Distributed semi-supervised learning algorithms for random vector functional-link networks with distributed data splitting across samples and features

摘要

In this paper, we propose two manifold regularization (MR) based distributed semi-supervised learning (DSSL) algorithms using the random vector functional link (RVFL) network and alternating direction method of multipliers (ADMM) strategy. In DSSL problems, training data consisting of labeled and unlabeled samples are often large-scale or high-dimension and split across samples or features. These distributed data separately stored over a communication network where each node has only access to its own data and can only communicate with its neighboring nodes.

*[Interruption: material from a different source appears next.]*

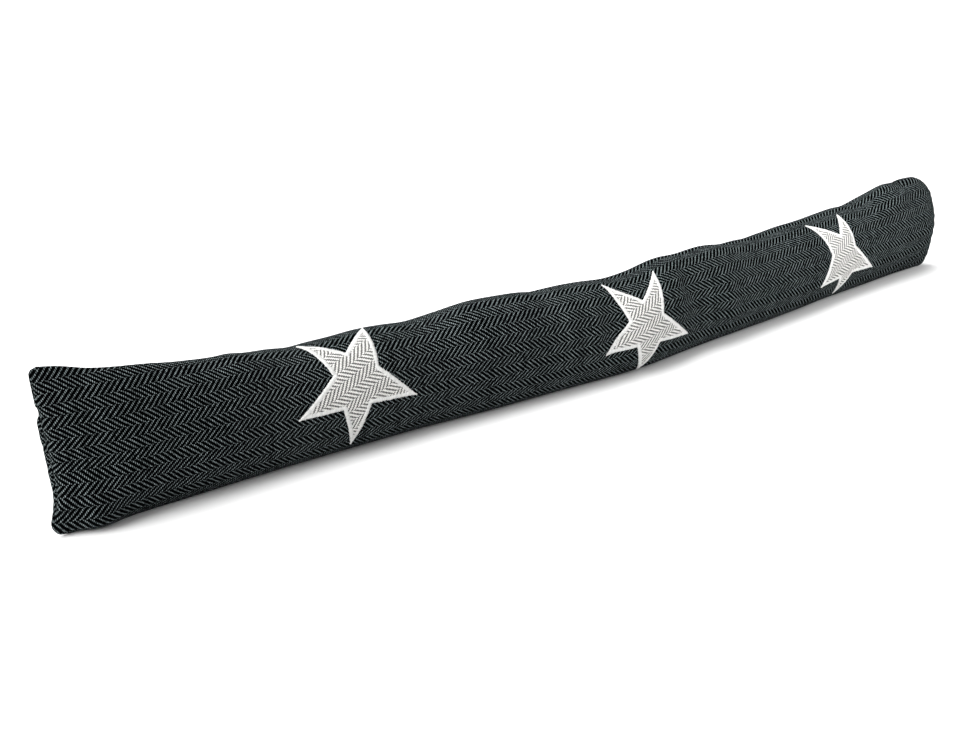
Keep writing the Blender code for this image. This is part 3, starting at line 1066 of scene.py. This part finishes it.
def make_camera():
    """The camera, where the photograph was taken from."""
    lens = bpy.data.cameras.new("camera")
    lens.sensor_fit = "HORIZONTAL"
    lens.sensor_width = SENSOR
    lens.lens = FOCAL_PIXELS / IMAGE_WIDTH * SENSOR
    lens.clip_start = NEAREST_SEEN
    lens.clip_end = FARTHEST_SEEN
    camera = bpy.data.objects.new("camera", lens)
    camera.location = CAMERA_AT
    camera.rotation_euler = (np.radians(90 - CAMERA_DOWN), 0, np.radians(CAMERA_TURN))
    bpy.context.scene.collection.objects.link(camera)
    bpy.context.scene.camera = camera


def make_lamp(name, kind, energy, at, towards):
    """One lamp, aimed from one place towards another. It isn't seen itself."""
    lamp = bpy.data.lights.new(name, kind)
    lamp.energy = energy
    light = bpy.data.objects.new(name, lamp)
    light.location = at
    light.rotation_euler = (Vector(towards) - light.location).to_track_quat("-Z", "Y").to_euler()
    light.visible_camera = False
    bpy.context.scene.collection.objects.link(light)
    return lamp


def make_light():
    """Soft studio light: a broad light overhead, one from the left, a small one at the far end."""
    scene = bpy.context.scene
    scene.view_settings.view_transform = "Standard"
    world = bpy.data.worlds.new("surround")
    world.use_nodes = True
    background = world.node_tree.nodes["Background"]
    background.inputs["Color"].default_value = (1, 1, 1, 1)
    background.inputs["Strength"].default_value = SURROUND
    scene.world = world
    overhead = make_lamp("overhead", "SUN", OVERHEAD, OVERHEAD_AT, TUBE_MIDDLE)
    overhead.angle = np.radians(OVERHEAD_ANGLE)
    left = make_lamp("left", "SUN", LEFT_LIGHT, LEFT_LIGHT_AT, TUBE_MIDDLE)
    left.angle = np.radians(LEFT_LIGHT_ANGLE)
    far = make_lamp("far end", "AREA", FAR_LIGHT, FAR_LIGHT_AT, FAR_END)
    far.shape = "DISK"
    far.size = FAR_LIGHT_SIZE


def make_floor():
    """The plain pale floor."""
    finish = Finish("pale floor")
    finish.shader.inputs["Roughness"].default_value = FLOOR_ROUGHNESS
    finish.shader.inputs["Specular IOR Level"].default_value = FLOOR_GLOSS
    place = finish.add("ShaderNodeTexCoord", {}, {}).outputs["Object"]
    tone = FLOOR_TONES[0] + FLOOR_TONES[1] * finish.noise(place, FLOOR_CLOUDS)
    finish.put(finish.shader.inputs["Base Color"], finish.tint(FLOOR_COLOUR, tone))
    half = FLOOR_HALF
    corners = [(-half, -half, 0), (half, -half, 0), (half, half, 0), (-half, half, 0)]
    floor = mesh_piece("floor", corners, [(0, 1, 2, 3)], finish.material)


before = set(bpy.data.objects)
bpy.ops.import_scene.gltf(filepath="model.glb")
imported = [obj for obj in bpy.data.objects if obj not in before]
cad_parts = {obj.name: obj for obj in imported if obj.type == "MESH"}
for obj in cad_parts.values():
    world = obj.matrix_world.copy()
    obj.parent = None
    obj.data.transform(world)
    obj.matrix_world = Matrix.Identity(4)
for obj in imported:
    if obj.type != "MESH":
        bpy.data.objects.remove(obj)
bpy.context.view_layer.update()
SHIFT = seam_frame_shift()

make_camera()
make_light()
make_floor()

dark_cloth = herringbone("dark herringbone", COVER_CLOTH)
pale_cloth = herringbone("pale herringbone", STAR_CLOTH)
satin = satin_finish()

cover_piece = cover(dark_cloth)
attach(cover_piece, "root")
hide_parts("tube")

stitcher = Stitcher(satin)
for star in range(1, len(STARS)):
    edge = satin_edge(star, stitcher)
    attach(edge, "root")
    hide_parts(f"star_edge_{star}")
    cloth = star_cloth(star, pale_cloth)
    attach(cloth, "root")
    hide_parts(f"star_{star}")
    width, depth, area = flat_size(star)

In many scenarios, centralized algorithms cannot be applied to solve DSSL problems. In our previous work, we proposed a MR based DSSL algorithm, denoted as the D-LapWNN algorithm, to solve DSSL problems with distributed samples. It has been proved that the D-LapWNN algorithm, combining the wavelet neural network (WNN) with the zero-gradient-sum (ZGS) strategy, is an efficient DSSL algorithm with distributed samples or horizontally partitioned data. The drawback of the D-LapWNN algorithm is that the loss function of each node or agent over the communication network must be twice continuously differentiable. In order to extend our previous work and settle the corresponding drawback, we propose a horizontally DSSL (HDSSL) algorithm to solve DSSL problems with distributed samples. Then, we novelly propose a vertically DSSL (VDSSL) algorithm to solve DSSL problems with distributed features or vertically partitioned data. As far as we know, the VDSSL algorithm is the first work focusing on DSSL problems with distributed features. During the learning process of the proposed algorithms, nodes over the communication network only exchange coefficients rather than raw data. It means that the proposed algorithms are privacy-preserving methods. Finally, some simulations are given to show the efficiency of the proposed algorithms.